I have to thank my daughter in law Alyson who showed me how to allow others to Post to the Blog - who would have known and I think I impressed my son Peter who is shocked that his mother is now a Blogger! I will show that younger generation - okay, I cannot even come close to their knowledge of technology - but I'm "not too bad for a mom"! Love you Pete!
Happy Linking! Your “Cousin”, Carole
Adelman - "Ver is dos?" "Who is this?" - Ida
A distant cousin contacted me to say she would be in Paris, and didn't we have relatives there? I said that we had tried to find any survivors of that branch, but as far as I knew there was only one, and he was too traumatized to speak about family matters when I met him - he lost his wife and seven small children, while he was off fighting in the Maquis, the French underground. But a visit to the Yad Vashem website showed that a few days earlier, someone had posted information about our family, so I wrote to the poster, who turned out to be the son (by a second marriage) of the elderly man I had met years before. He himself knew nothing about his father's first marriage, but when his father died, he found a hidden compartment in his father's clothes closet, with a letter from his father's first wife, dated July, 1942. She wrote that a policeman had tipped her off that she and her children would be deported the next day, he did not know to where, and so to be sure that her husband could find her and the children, she had photos taken of each of them, together with identification papers, and she placed them in this secret compartment that only the two of them must have known about. She died, together with her seven children, at Auschwitz, probably later that week. Her husband came back to Paris when it was liberated in 1944, found her letter, and started making inquiries, but the war was still going on. Gradually it became clear that three siblings, their spouses, his mother, and all the children in the family had been murdered.

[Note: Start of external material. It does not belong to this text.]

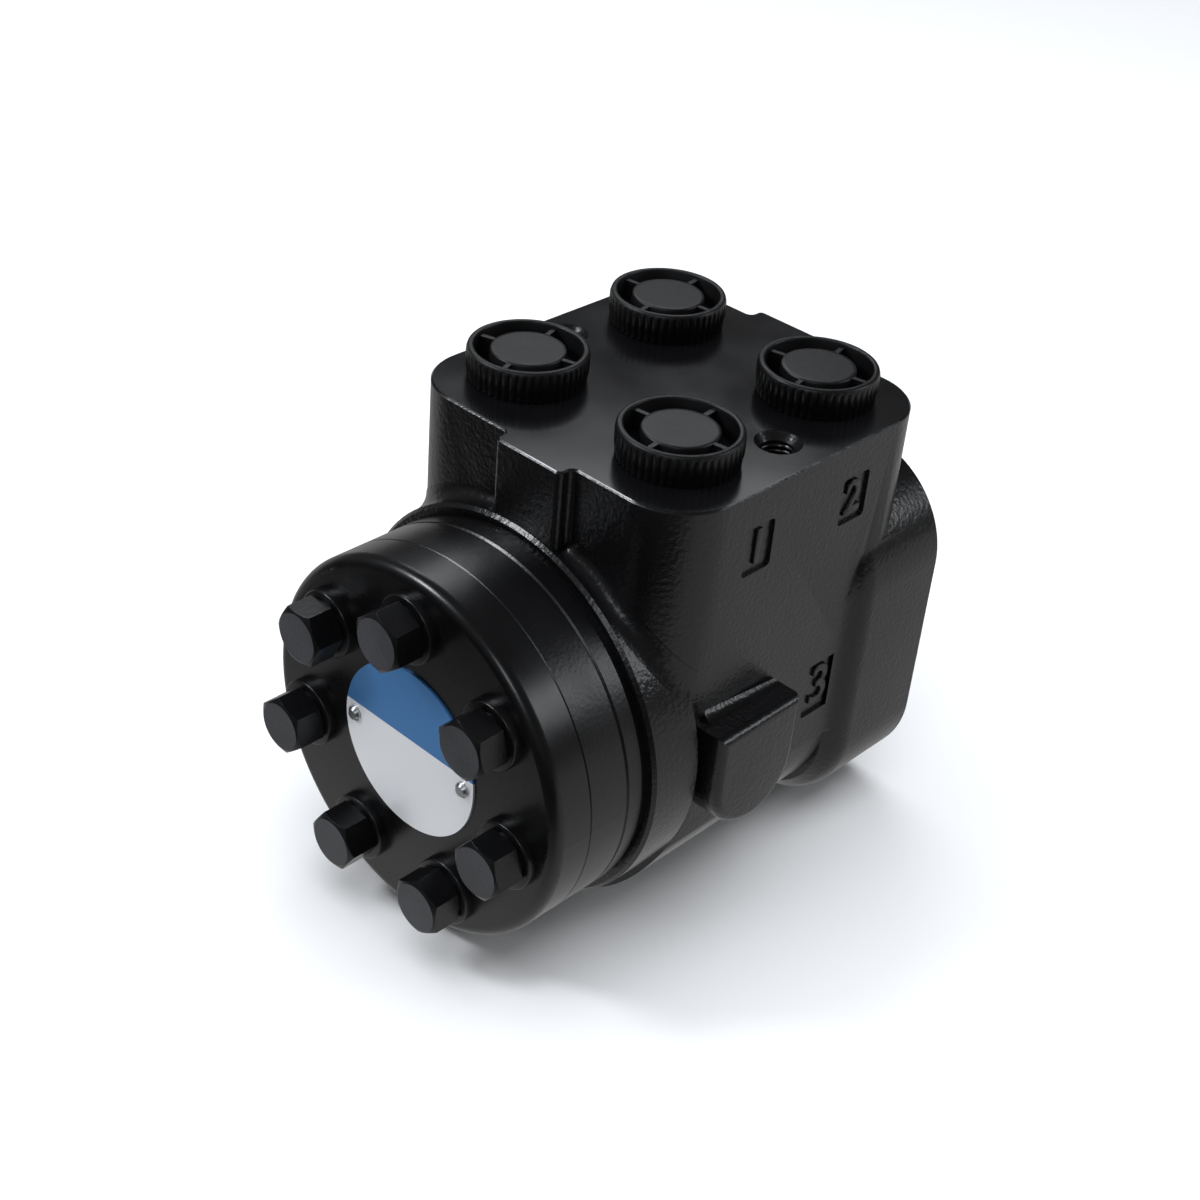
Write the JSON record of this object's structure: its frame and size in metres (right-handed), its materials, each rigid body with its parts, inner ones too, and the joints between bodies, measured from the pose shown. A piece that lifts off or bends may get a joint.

I called the man who had posted, and he floored me by saying that his father had two OTHER sibling who had gone with him to fight in the Maquis, and one, his Aunt Ida, was still alive. She had exactly the same name as my mother, who had just died recently, never knowing of this other Ida. I organized a group of cousins, and we flew to Paris to meet them a year and a half ago, and we remain in touch. When I saw this Ida, I was floored - she looked exactly like my mother. She, in turn, looking through the pictures I had brought, picked out a picture of my mother at age 5 and said, "Ver is dos?" "Who is this?" I told her it was my mother at 5, and she pulled out another, of my mother at 70. She said, "She looks just like me. She must have been a strong woman!" I pointed out that in our family the women have been not only strong, but highly educated and professionals for generations, as her three daughters are.